» Object modeling scripts

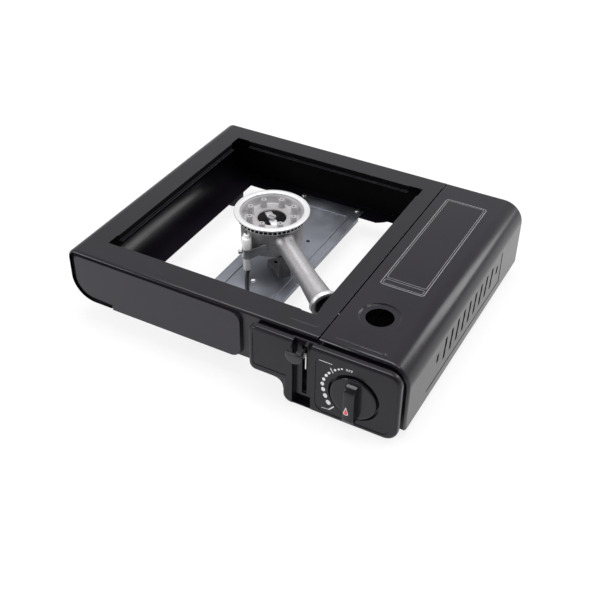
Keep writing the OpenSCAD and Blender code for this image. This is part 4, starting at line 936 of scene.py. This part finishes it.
def bridge_section(u):
    fall = min(max((abs(u) - LIFT_END) / LIFT_FADE, 0), 1)
    lift = BRIDGE_LIFT * (1 - fall ** 2 * (3 - 2 * fall))
    low, high = DISH_Z - 1.2 + lift, DISH_Z - 0.02 + lift
    section = [(-3.3, low), (3.3, low), (3.5, low + 0.3), (3.5, high - 0.3), (3.2, high),
               (-3.2, high), (-3.5, high - 0.3), (-3.5, low + 0.3)]
    along, side = Vector((1, -1, 0)).normalized(), Vector((1, 1, 0)).normalized()
    return [Vector((*BURNER, 0)) + along * u + side * v + Vector((0, 0, z))
            for v, z in section]

places = [-BRIDGE_LENGTH / 2 + BRIDGE_LENGTH * k / BRIDGE_STEPS for k in range(BRIDGE_STEPS + 1)]
bridge_bar = loft_piece("bridge_bar", [bridge_section(u) for u in places], 50)
finish_piece(bridge_bar, bright_alloy, "frame")
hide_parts("spider_bar")
say_size("bar across the middle", bridge_bar)

# %% Rim at the mouth of the mixing tube
TUBE_START = Vector((BURNER[0], BURNER[1], 67.0))
fall, turn = radians_of(7.6, -36.8)             # how the tube slopes down, and its heading
along = Vector((math.cos(fall) * math.cos(turn), math.cos(fall) * math.sin(turn),
                -math.sin(fall)))
side = Vector((-math.sin(turn), math.cos(turn), 0))
RIM_PROFILE = [(13.45, 114.6), (13.56, 114.8), (13.56, 118.7), (13.3, 119.04), (11.6, 119.06),
               (10.6, 119.0), (10.2, 118.4)]
rim = loft_piece("mouth_rim", slanted_rings(TUBE_START, along, side, along.cross(side),
                                            RIM_PROFILE, 72), 60, close_ends=False)
finish_piece(rim, bright_alloy, "frame")
say_size("mouth rim", rim)

# %% [markdown]
# ## Small fittings
# Four small things finish the stove: a dark plate of painted shade behind the seam's rear
# end, the screw that pulls the electrode's clip shut, and an eyelet and a rivet in the bar
# across the bottom. The eyelet and the rivet need the height of that bar's flat sheet, which
# is the top of its box less the frame that is pressed up from it.

# %% Painted shade behind the seam's rear end
outline = [(85.4, 62.0), (88.2, 62.0), (88.2, 75.0), (85.4, 75.0)]
seam_shade = loft_piece("seam_shade", [[(x, y, z) for x, z in outline] for y in (148.5, 149.0)])
# a dark plate of painted shade in the seam's rear end
finish_piece(seam_shade, painted_shade, "frame")
say_size("seam plate", seam_shade)

# %% Screw that closes the electrode's clip
SCREW_START = Vector((-43.0, -23.4, 51.6))
SCREW_PROFILE = [(1.5, 4.4), (1.5, 6.4), (2.1, 6.5), (2.2, 7.6), (1.7, 8.1), (0.8, 8.2)]
aim, up = Vector((-0.88, -0.47, 0)).normalized(), Vector((0, 0, 1))
clip_screw = loft_piece("clip_screw", slanted_rings(SCREW_START, aim, up.cross(aim), up,
                                                    SCREW_PROFILE, 20), 50)
finish_piece(clip_screw, plain_steel, "frame")
say_size("clip screw", clip_screw)

# %% Eyelet and rivet of the crossbar
PRESSED_FRAME = 1.0                             # how high the frame is pressed up
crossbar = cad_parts["crossbar"]
box_top = max((crossbar.matrix_world @ Vector(c)).z for c in crossbar.bound_box)
CROSSBAR_Z = box_top * 1000 - PRESSED_FRAME

def washer(name, x, y, profile, close):
    return loft_piece(name, upright_rings((x, y), profile, 48, CROSSBAR_Z), 60, close)

eyelet = washer("eyelet", BURNER[0] + 0.5, BURNER[1] - 38,
                [(4.6, 0.02), (4.4, 0.25), (3.0, 0.35), (2.3, 0.25), (2.1, -0.5)], False)
rivet = washer("rivet", BURNER[0] + 15.5, BURNER[1] + 45.6,
               [(1.9, -0.1), (1.8, 0.4), (1.3, 0.7), (0.6, 0.85)], True)
finish_piece(eyelet, zinc, "frame")
finish_piece(rivet, dark_steel, "frame")
print("crossbar top at", round(CROSSBAR_Z, 2))
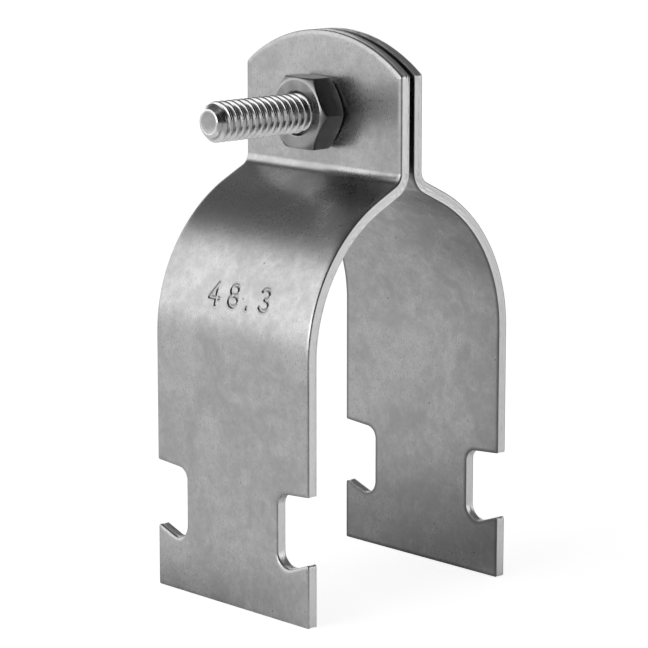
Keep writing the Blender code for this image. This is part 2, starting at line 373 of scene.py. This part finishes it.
def make_strap(name, side, stamped):
    outline = dense(strip_outline())
    hole = np.array([(HOLE_R * math.cos(2 * math.pi * k / 96),
                      S_HOLE + HOLE_R * math.sin(2 * math.pi * k / 96)) for k in range(96)])
    hole[:, 0] += SCREW_X
    loops = [outline, hole]

    s_lines = list(np.arange(0.6, S1 - 0.5, 0.9)) + list(np.arange(S1 - 0.4, S3 - 0.3, 0.55))
    s_lines += list(np.arange(S3 - 0.25, S4 + 0.3, 0.11)) + list(np.arange(S4 + 0.5, S_CROWN, 0.9))
    xs = np.linspace(-WIDTH / 2 + 0.6, WIDTH / 2 - 0.6, 34)
    grid = np.array([(x, s) for s in s_lines for x in xs])
    low = waves(grid, 3.0, 3)[:, None] * 0.02
    grid = grid + low * np.array([1.0, 0.0])

    def ripple(co):
        base = 0.014 * waves(co, 16.0, 11 + side) + 0.006 * waves(co, 6.0, 21 + side)
        return base

    def outer_height(co, d):
        t = THICK - quarter(d, ROLL_W, ROLL_D) + ripple(co) * smooth(0.0, 1.5, d) - 0.02
        if stamped:
            t = t - stamp_depth(co) * (d > 1.2)
        return t

    def inner_height(co, d):
        return quarter(d, BURR_W, BURR_D) + (ripple(co) + 0.02) * smooth(0.0, 1.5, d)

    roll_rings = [0.0] + [ROLL_W * u for u in (0.02, 0.07, 0.16, 0.3, 0.5, 0.74, 1.0)]
    burr_rings = [0.0, 0.015, 0.05, 0.1, 0.6]
    keep_out = None
    if stamped:
        x0, x1, s0, s1 = -6.6, 8.5, STAMP_S - 2.4, STAMP_S + 2.4
        fx = np.arange(x0, x1 + 1e-6, 0.085)
        fs = np.arange(s0, s1 + 1e-6, 0.085)
        fine = np.array([(x, s) for s in fs for x in fx])
        keep_out = (x0, x1, s0, s1, fine)
    top, top_tri, top_b, top_d = strap_face(loops, roll_rings, outer_height, grid, keep_out)
    low_, low_tri, low_b, low_d = strap_face(loops, burr_rings, inner_height, grid)

    verts = [top, low_]
    edge = [top_d, low_d]
    faces = [tuple(t) for t in top_tri] + [tuple(t + len(top)) for t in low_tri]
    count = len(top) + len(low_)
    start = 0
    # sheared wall: burnished land, then a torn zone that falls back a little
    for k, loop in enumerate(loops):
        n = len(loop)
        normals = loop_normals(loop) * (1 if k == 0 else -1)
        t_top, t_low = THICK - ROLL_D - 0.02, BURR_D
        levels = np.concatenate([np.linspace(t_top, t_top - 0.55, 4)[1:],
                                 np.linspace(t_top - 0.55, t_low, 12)[1:-1]])
        previous = np.array(top_b[start:start + n])
        run = np.cumsum(np.linalg.norm(np.roll(loop, -1, 0) - loop, axis=1))
        # the land's lower edge wanders along the cut
        wander = 0.10 * waves(run[:, None], 5.0, 31 + k + side) + 0.05 * waves(run[:, None], 1.3, 41 + k + side)
        for t in levels:
            t_here = np.full(n, t)
            below = t_top - 0.5 + wander - t
            torn = smooth(0.0, 0.12, below) * smooth(-0.02, 0.25, t - t_low)
            rough = waves(np.stack([run, np.full(n, t * 3)], 1), 1.1, 51 + k + side, 24)
            inset = torn * (0.045 + 0.03 * rough) + 0.004 * np.abs(waves(np.stack([run, np.full(n, t)], 1), 0.9, 61))
            p = loop + normals * np.maximum(inset, 0.0)[:, None]
            verts.append(np.column_stack([p, t_here]))
            edge.append(np.full(n, -1.0))
            ids = np.arange(count, count + n)
            for i in range(n):
                j = (i + 1) % n
                faces.append((previous[i], previous[j], ids[j], ids[i]))
            previous = ids
            count += n
        last = np.array(low_b[start:start + n]) + len(top)
        for i in range(n):
            j = (i + 1) % n
            faces.append((previous[i], previous[j], last[j], last[i]))
        start += n
    flat = np.concatenate(verts)
    edge = np.concatenate(edge)
    obj = build_mesh(name, bend(flat, side), faces, {"flat": flat, "edge": np.minimum(edge, 4.0)})
    return obj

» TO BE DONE
Scan the data above and copy every line with "image" in it.

» RESPONSE TO THIS EXERCISE
Keep writing the OpenSCAD and Blender code for this image. This is part 4, starting at line 936 of scene.py. This part finishes it.
Keep writing the Blender code for this image. This is part 2, starting at line 373 of scene.py. This part finishes it.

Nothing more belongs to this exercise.